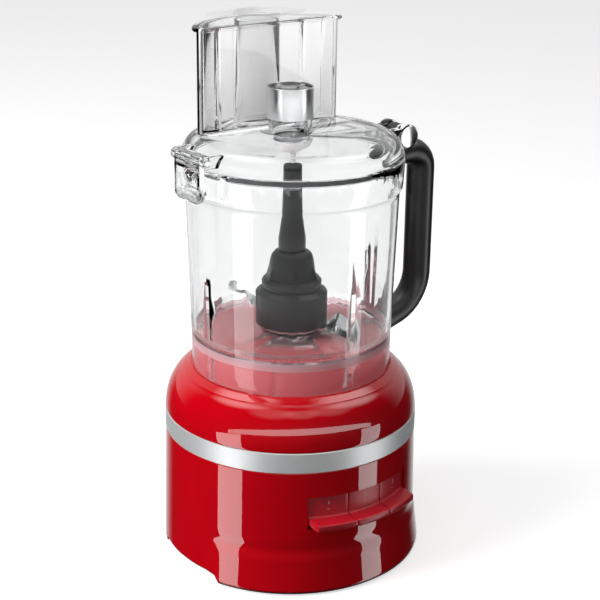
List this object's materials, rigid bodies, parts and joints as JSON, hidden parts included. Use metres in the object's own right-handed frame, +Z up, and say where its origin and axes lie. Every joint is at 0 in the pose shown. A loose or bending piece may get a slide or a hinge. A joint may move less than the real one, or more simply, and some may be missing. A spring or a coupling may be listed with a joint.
{
  "type": "food processor",
  "caption": "Food processor: round motor base with three paddles, clear bowl with loop handle, stepped blade hub, hinged latched lid and D-shaped feed tube with nested pushers.",
  "frame": {"origin": "on the drive axis, at the plane of the feet's undersides", "axes": "+Z up along the drive axis, -Y towards the side with the three paddles, +X towards the bowl's handle"},
  "size_m": [0.2486, 0.2216, 0.436],
  "materials": {
    "red_gloss": "high gloss",
    "satin_band": "satin silver",
    "clear": "clear, gloss",
    "black_soft": "fine matt",
    "rubber": "matt",
    "steel": "brushed",
    "chrome": "polished",
    "zinc": "zinc plated",
    "aluminium": "die cast",
    "bronze": "sintered",
    "board": "printed board",
    "gasket": "translucent"
  },
  "bodies": {
    "base": {"base_skirt": "red_gloss", "base_top": "red_gloss", "trim_band": "satin_band", "base_plate": "black_soft", "rubber_feet": "rubber", "base_screws": "steel", "shaft_housing": "aluminium", "housing_screws": "steel", "upper_bearing": "steel", "lower_bearing": "steel", "shaft_seal": "rubber", "drive_belt": "rubber", "motor_can": "zinc", "motor_stator": "zinc", "motor_bushes": "bronze", "motor_bracket": "zinc", "control_board": "board", "button_switches": "steel", "paddle_frame": "black_soft", "paddle_pin": "steel", "bowl_switch": "black_soft", "cord_gland": "black_soft"},
    "drive_spindle": {"drive_shaft": "steel", "drive_hex": "black_soft", "large_pulley": "aluminium"},
    "motor_rotor_set": {"motor_shaft": "steel", "motor_rotor": "zinc", "motor_pulley": "aluminium", "cooling_fan": "black_soft"},
    "low_paddle": {"paddle_low": "red_gloss"},
    "high_paddle": {"paddle_high": "red_gloss"},
    "pulse_paddle": {"paddle_pulse": "red_gloss"},
    "bowl": {"work_bowl": "clear", "handle_grip": "black_soft"},
    "blade": {"blade_hub": "black_soft", "blade_stem": "black_soft", "lower_blade": "steel", "upper_blade": "steel", "hub_retainer": "black_soft"},
    "lid": {"lid_cover": "clear", "lid_gasket": "gasket", "feed_tube": "clear", "hub_sleeve": "chrome", "hub_cone": "chrome", "hub_pin": "steel", "hinge_pin": "steel", "hinge_caps": "chrome", "latch_pin": "steel"},
    "latch": {"latch_lever": "clear"},
    "food_pusher": {"large_pusher": "clear", "pusher_cap": "clear"},
    "inner_pusher": {"small_pusher": "clear"}
  },
  "joints": [
    {"name": "drive_spin", "type": "hinge", "parent": "base", "child": "drive_spindle", "pos_m": [0, 0, 0.1], "axis": [0, 0, 1], "continuous": true},
    {"name": "motor_spin", "type": "hinge", "parent": "base", "child": "motor_rotor_set", "pos_m": [0, 0.054, 0.06], "axis": [0, 0, 1], "continuous": true},
    {"name": "low_press", "type": "hinge", "parent": "base", "child": "low_paddle", "pos_m": [0, -0.081, 0.078], "axis": [1, 0, 0], "range_deg": [0, 5], "stiffness_Nm_per_rad": 0.6, "springref_deg": -2.86},
    {"name": "high_press", "type": "hinge", "parent": "base", "child": "high_paddle", "pos_m": [0, -0.081, 0.078], "axis": [1, 0, 0], "range_deg": [0, 5], "stiffness_Nm_per_rad": 0.6, "springref_deg": -2.86},
    {"name": "pulse_press", "type": "hinge", "parent": "base", "child": "pulse_paddle", "pos_m": [0, -0.081, 0.078], "axis": [1, 0, 0], "range_deg": [0, 5], "stiffness_Nm_per_rad": 0.6, "springref_deg": -2.86},
    {"name": "bowl_lift", "type": "slide", "parent": "base", "child": "bowl", "axis": [0, 0, 1], "range_m": [0, 0.12]},
    {"name": "blade_spin", "type": "hinge", "parent": "bowl", "child": "blade", "pos_m": [0, 0, 0.2], "axis": [0, 0, 1], "continuous": true},
    {"name": "lid_hinge", "type": "hinge", "parent": "bowl", "child": "lid", "pos_m": [0.106, 0, 0.334], "axis": [0, 1, 0], "range_deg": [0, 85]},
    {"name": "latch_swing", "type": "hinge", "parent": "lid", "child": "latch", "pos_m": [-0.0936, 0, 0.341], "axis": [0, 1, 0], "range_deg": [0, 100]},
    {"name": "pusher_slide", "type": "slide", "parent": "lid", "child": "food_pusher", "axis": [0, 0, 1], "range_m": [0, 0.09]},
    {"name": "inner_pusher_slide", "type": "slide", "parent": "food_pusher", "child": "inner_pusher", "axis": [0, 0, 1], "range_m": [0, 0.086]}
  ],
  "couplings": [
    {"joint": "motor_spin", "follows": "drive_spin", "ratio": 3.7778},
    {"joint": "blade_spin", "follows": "drive_spin", "ratio": 1}
  ]
}
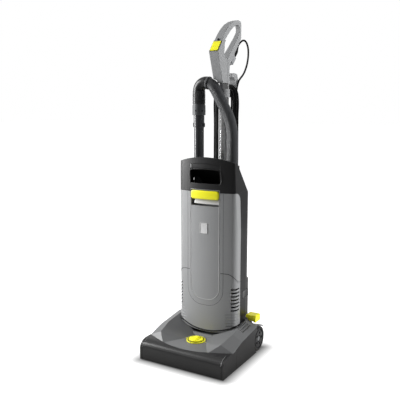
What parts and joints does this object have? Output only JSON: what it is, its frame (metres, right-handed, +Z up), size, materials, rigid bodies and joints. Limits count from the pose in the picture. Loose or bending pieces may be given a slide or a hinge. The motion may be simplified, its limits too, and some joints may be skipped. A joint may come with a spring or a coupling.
{
  "type": "upright vacuum cleaner",
  "caption": "Commercial upright vacuum cleaner with motor-driven brush foot, reclining body, bag door, lift-out wand with hose, D-handle and coiled mains cord on two hooks.",
  "frame": {"origin": "on the floor, under the centre of the machine's bounding box taken without its mains cord", "axes": "+X to the machine's right as seen from behind the handle's user facing forward along -Y, +Y towards its back and +Z up"},
  "size_m": [0.34, 0.4936, 1.22],
  "materials": {
    "black_plastic": "satin",
    "dark_plastic": "matte",
    "grey_plastic": "satin",
    "yellow_plastic": "satin",
    "steel": "brushed",
    "chrome_tube": "polished",
    "aluminium": "satin",
    "rubber": "matte",
    "tyre": "matte",
    "hose_plastic": "satin",
    "cord_rubber": "satin",
    "filter_paper": "matte",
    "card": "matte",
    "bristle": "matte"
  },
  "bodies": {
    "foot": {"front_hood": "black_plastic", "rear_base": "black_plastic", "nozzle_cover": "grey_plastic", "sole_plate": "steel", "dial_ring": "yellow_plastic", "brush_bearings": "dark_plastic", "brush_motor": "steel", "drive_belt": "rubber", "foot_duct": "dark_plastic", "foot_hose": "rubber", "wheel_axles": "steel", "sole_screws": "steel", "pedal_pin": "steel"},
    "knob": {"height_knob": "yellow_plastic"},
    "carriage": {"roller_carriage": "dark_plastic"},
    "roller_left": {"roller_left": "dark_plastic"},
    "roller_right": {"roller_right": "dark_plastic"},
    "brush": {"brush_core": "aluminium", "brush_bristles": "bristle", "brush_pulley": "steel"},
    "rotor": {"motor_pulley": "steel"},
    "wheel_left": {"wheel_tyre_left": "tyre", "wheel_hub_left": "dark_plastic"},
    "wheel_right": {"wheel_tyre_right": "tyre", "wheel_hub_right": "dark_plastic"},
    "upright": {"rear_housing": "black_plastic", "front_shell": "grey_plastic", "motor_cover": "grey_plastic", "top_cap": "black_plastic", "pivot_pins": "steel", "filter_bag": "filter_paper", "bag_collar": "card", "motor_filter": "filter_paper", "suction_motor": "aluminium", "exhaust_filter": "filter_paper", "lower_duct": "dark_plastic", "wand_socket": "dark_plastic", "hose_inlet": "dark_plastic", "handle_tube": "chrome_tube", "tube_screws": "steel", "handle_body": "grey_plastic", "cord_socket": "grey_plastic", "upper_hook": "grey_plastic", "cord_lead": "cord_rubber", "cord_hank": "cord_rubber", "cord_connector": "cord_rubber", "mains_plug": "cord_rubber"},
    "fan": {"suction_fan": "aluminium"},
    "door": {"bag_door": "grey_plastic", "door_seal": "rubber"},
    "latch": {"door_latch": "yellow_plastic"},
    "button": {"switch_button": "yellow_plastic"},
    "hook": {"lower_hook": "grey_plastic"},
    "pedal": {"release_pedal": "yellow_plastic"},
    "wand": {"wand_tube": "dark_plastic", "wand_collar": "dark_plastic", "wand_elbow": "black_plastic", "wand_clips": "dark_plastic", "hose_cuff": "hose_plastic", "hose": "hose_plastic"}
  },
  "joints": [
    {"name": "upright_recline", "type": "hinge", "parent": "foot", "child": "upright", "pos_m": [0, 0.073, 0.078], "axis": [-1, 0, 0], "range_deg": [0, 70]},
    {"name": "brush_spin", "type": "hinge", "parent": "foot", "child": "brush", "pos_m": [0, -0.16, 0.0335], "axis": [1, 0, 0], "continuous": true},
    {"name": "rotor_spin", "type": "hinge", "parent": "foot", "child": "rotor", "pos_m": [0.13, -0.052, 0.037], "axis": [1, 0, 0], "continuous": true},
    {"name": "wheel_left_spin", "type": "hinge", "parent": "foot", "child": "wheel_left", "pos_m": [-0.156, 0.073, 0.046], "axis": [1, 0, 0], "continuous": true},
    {"name": "wheel_right_spin", "type": "hinge", "parent": "foot", "child": "wheel_right", "pos_m": [0.156, 0.073, 0.046], "axis": [1, 0, 0], "continuous": true},
    {"name": "height_turn", "type": "hinge", "parent": "foot", "child": "knob", "pos_m": [0, -0.108, 0.07], "axis": [0, 0, 1], "range_deg": [0, 180]},
    {"name": "carriage_slide", "type": "slide", "parent": "foot", "child": "carriage", "axis": [0, 0, -1], "range_m": [0, 0.01]},
    {"name": "roller_left_spin", "type": "hinge", "parent": "carriage", "child": "roller_left", "pos_m": [-0.046, -0.108, 0.011], "axis": [1, 0, 0], "continuous": true},
    {"name": "roller_right_spin", "type": "hinge", "parent": "carriage", "child": "roller_right", "pos_m": [0.046, -0.108, 0.011], "axis": [1, 0, 0], "continuous": true},
    {"name": "pedal_press", "type": "hinge", "parent": "foot", "child": "pedal", "pos_m": [0.131, 0.059, 0.109], "axis": [-1, 0, 0], "range_deg": [0, 9], "stiffness_Nm_per_rad": 0.5, "springref_deg": -17.19},
    {"name": "door_open", "type": "hinge", "parent": "upright", "child": "door", "pos_m": [0, -0.05, 0.206], "axis": [1, 0, 0], "range_deg": [0, 80]},
    {"name": "latch_pull", "type": "hinge", "parent": "door", "child": "latch", "pos_m": [0, -0.047, 0.604], "axis": [-1, 0, 0], "range_deg": [0, 18], "stiffness_Nm_per_rad": 0.3, "springref_deg": -17.19},
    {"name": "switch_press", "type": "hinge", "parent": "upright", "child": "button", "pos_m": [0, 0.0305, 1.1125], "axis": [1, 0, 0], "range_deg": [-4, 4]},
    {"name": "hook_swivel", "type": "hinge", "parent": "upright", "child": "hook", "pos_m": [0, 0.13, 0.433], "axis": [0, 1, 0], "range_deg": [0, 180]},
    {"name": "fan_spin", "type": "hinge", "parent": "upright", "child": "fan", "pos_m": [0.018, 0.034, 0.24], "axis": [0, 0, 1], "continuous": true},
    {"name": "wand_turn", "type": "hinge", "parent": "upright", "child": "wand", "pos_m": [-0.08, 0.05, 0.5], "axis": [0, 0, -1], "range_deg": [0, 60], "deforming": ["hose"]}
  ],
  "couplings": [
    {"joint": "rotor_spin", "follows": "brush_spin", "ratio": 1.375},
    {"joint": "carriage_slide", "follows": "height_turn", "m_per_rad": 0.00318}
  ]
}
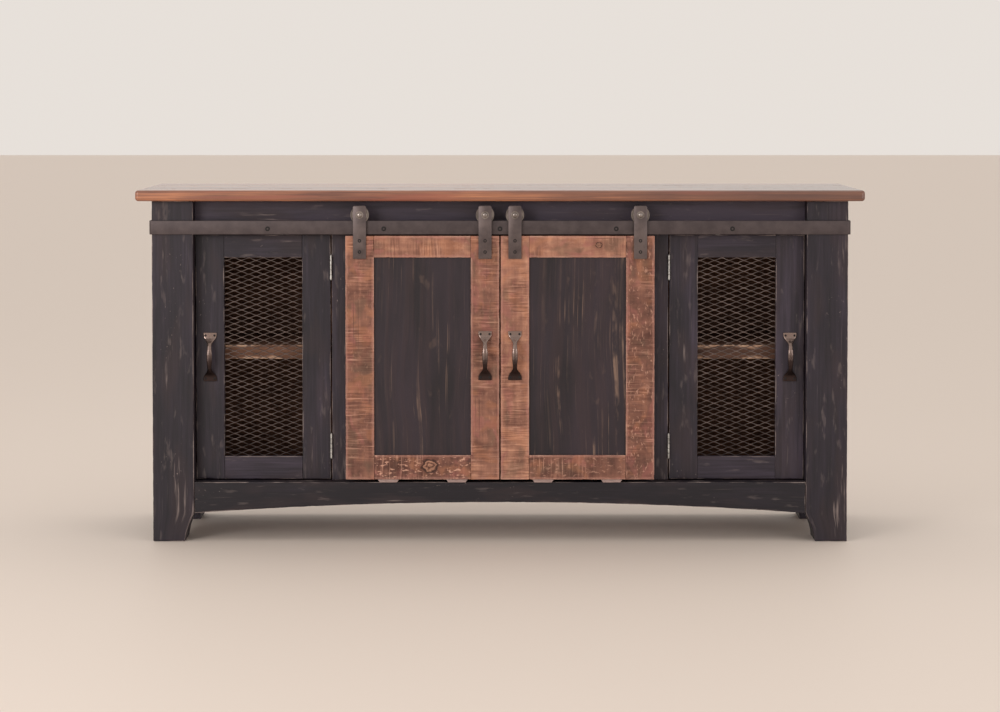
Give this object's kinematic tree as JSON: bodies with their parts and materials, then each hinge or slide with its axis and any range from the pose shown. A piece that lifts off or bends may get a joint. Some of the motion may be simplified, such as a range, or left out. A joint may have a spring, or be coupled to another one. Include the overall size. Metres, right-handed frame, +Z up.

Problem requirements> Each line of the material above either contains the word "handed" or does not; state how many do, and nothing else.

In response> 3